3. Lose the Bias. Yes you love your child. Your child can and will do great things and maybe your child is gifted. But remember you are not observing your child in a classroom setting everyday. The teachers in the classroom are and they have been recording all his or her progress over the last term through anecdotal notes, rubrics, tests, quizzes, etc. Rest assured that a competent teacher would be able to back up any grade or comment with different examples of your child's work and detailed notes. Trust that the teachers are the experts; they know how to assess progress objectively and point out strengths and weaknesses. The bottom line is that teachers are accountable to the Ministry of Education, and their job is to accurately assess your child in a holistic manner.

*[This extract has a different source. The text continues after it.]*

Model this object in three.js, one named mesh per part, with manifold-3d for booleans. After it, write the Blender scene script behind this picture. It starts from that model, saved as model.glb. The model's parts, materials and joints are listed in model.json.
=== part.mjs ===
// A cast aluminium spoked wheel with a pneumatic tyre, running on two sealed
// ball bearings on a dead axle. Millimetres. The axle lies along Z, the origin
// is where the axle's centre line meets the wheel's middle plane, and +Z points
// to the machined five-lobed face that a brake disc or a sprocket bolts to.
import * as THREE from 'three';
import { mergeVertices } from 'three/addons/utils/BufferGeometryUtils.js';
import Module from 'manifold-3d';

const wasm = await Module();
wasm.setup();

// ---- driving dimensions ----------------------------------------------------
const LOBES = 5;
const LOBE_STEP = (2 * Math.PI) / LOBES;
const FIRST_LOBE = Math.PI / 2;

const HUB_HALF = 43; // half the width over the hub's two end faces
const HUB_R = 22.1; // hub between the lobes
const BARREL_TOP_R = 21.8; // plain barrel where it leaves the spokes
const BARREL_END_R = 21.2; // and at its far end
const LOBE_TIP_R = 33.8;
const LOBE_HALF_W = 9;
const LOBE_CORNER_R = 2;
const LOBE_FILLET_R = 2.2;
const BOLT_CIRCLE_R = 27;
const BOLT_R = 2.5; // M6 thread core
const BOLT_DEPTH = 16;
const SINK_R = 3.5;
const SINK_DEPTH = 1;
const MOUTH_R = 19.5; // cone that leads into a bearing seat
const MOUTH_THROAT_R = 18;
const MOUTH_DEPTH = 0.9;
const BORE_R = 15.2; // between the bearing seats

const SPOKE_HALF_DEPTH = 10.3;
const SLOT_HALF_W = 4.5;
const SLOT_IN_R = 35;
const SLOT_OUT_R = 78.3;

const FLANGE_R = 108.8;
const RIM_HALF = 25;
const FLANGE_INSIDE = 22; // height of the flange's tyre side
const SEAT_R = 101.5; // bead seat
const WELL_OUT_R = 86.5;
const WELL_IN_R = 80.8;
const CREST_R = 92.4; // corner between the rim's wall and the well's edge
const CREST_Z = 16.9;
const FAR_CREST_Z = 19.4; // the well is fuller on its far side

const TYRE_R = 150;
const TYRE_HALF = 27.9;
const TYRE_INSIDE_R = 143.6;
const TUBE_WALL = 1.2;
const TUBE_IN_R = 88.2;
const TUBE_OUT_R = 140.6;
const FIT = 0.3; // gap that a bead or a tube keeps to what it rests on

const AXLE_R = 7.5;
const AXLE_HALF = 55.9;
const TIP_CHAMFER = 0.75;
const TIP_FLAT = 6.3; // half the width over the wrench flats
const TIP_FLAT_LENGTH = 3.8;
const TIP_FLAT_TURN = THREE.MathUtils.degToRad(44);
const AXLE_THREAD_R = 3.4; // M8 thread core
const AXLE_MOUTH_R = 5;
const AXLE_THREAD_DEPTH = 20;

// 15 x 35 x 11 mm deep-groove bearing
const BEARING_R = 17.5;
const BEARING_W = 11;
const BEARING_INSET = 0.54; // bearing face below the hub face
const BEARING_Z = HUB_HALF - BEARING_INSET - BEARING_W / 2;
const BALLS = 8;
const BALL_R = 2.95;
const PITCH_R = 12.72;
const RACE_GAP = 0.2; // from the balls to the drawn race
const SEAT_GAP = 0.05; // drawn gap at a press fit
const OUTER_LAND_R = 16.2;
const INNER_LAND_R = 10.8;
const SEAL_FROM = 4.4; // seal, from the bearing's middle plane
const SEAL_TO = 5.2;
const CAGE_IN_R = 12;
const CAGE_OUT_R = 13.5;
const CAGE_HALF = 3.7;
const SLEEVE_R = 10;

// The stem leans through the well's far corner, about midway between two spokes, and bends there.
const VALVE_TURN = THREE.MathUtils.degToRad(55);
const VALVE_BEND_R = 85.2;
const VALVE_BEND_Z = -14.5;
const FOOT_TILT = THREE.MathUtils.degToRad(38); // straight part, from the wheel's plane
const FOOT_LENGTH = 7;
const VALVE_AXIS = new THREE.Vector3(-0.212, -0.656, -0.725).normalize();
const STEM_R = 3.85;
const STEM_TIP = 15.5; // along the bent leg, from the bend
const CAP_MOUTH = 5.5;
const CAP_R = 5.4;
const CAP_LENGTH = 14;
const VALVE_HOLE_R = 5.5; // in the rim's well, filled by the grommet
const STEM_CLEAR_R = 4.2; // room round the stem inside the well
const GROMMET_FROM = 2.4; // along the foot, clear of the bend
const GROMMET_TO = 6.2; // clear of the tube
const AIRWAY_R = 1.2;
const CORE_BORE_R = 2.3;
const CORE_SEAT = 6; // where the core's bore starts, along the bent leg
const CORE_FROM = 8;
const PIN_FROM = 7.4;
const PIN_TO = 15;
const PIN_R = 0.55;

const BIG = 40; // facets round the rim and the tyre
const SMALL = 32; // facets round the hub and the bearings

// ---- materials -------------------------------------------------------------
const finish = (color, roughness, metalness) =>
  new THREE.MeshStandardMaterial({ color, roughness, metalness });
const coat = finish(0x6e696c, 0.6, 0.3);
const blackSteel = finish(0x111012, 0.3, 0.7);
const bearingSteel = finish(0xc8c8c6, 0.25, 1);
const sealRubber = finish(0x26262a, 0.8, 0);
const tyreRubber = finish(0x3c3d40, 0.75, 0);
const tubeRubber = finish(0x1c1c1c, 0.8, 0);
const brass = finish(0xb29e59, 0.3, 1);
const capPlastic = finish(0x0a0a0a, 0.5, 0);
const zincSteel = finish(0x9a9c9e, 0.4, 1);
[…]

4. Set Goals. Good report cards will offer suggestions about next steps or an action plan if improvement in a certain area is required. You, as the parent, can use these suggestions to guide a discussion with your child about short- and long-term goals that are realistic and relevant. Focus on consistent and incremental steps in the right direction. Ask your child to share their goals with their teacher, not only will the teacher appreciate that you took her feedback, but also that you are actively engaged in teaching your child important skills such as accepting constructive criticism, ownership of their learning, and the power of taking action.

A lot of hard work is put into writing a report card and the purpose of the report card is to report on success as well as areas of improvement. The key is not how much you fret over the content of the report card, but what you decide to do with the assessment. Happy Reading!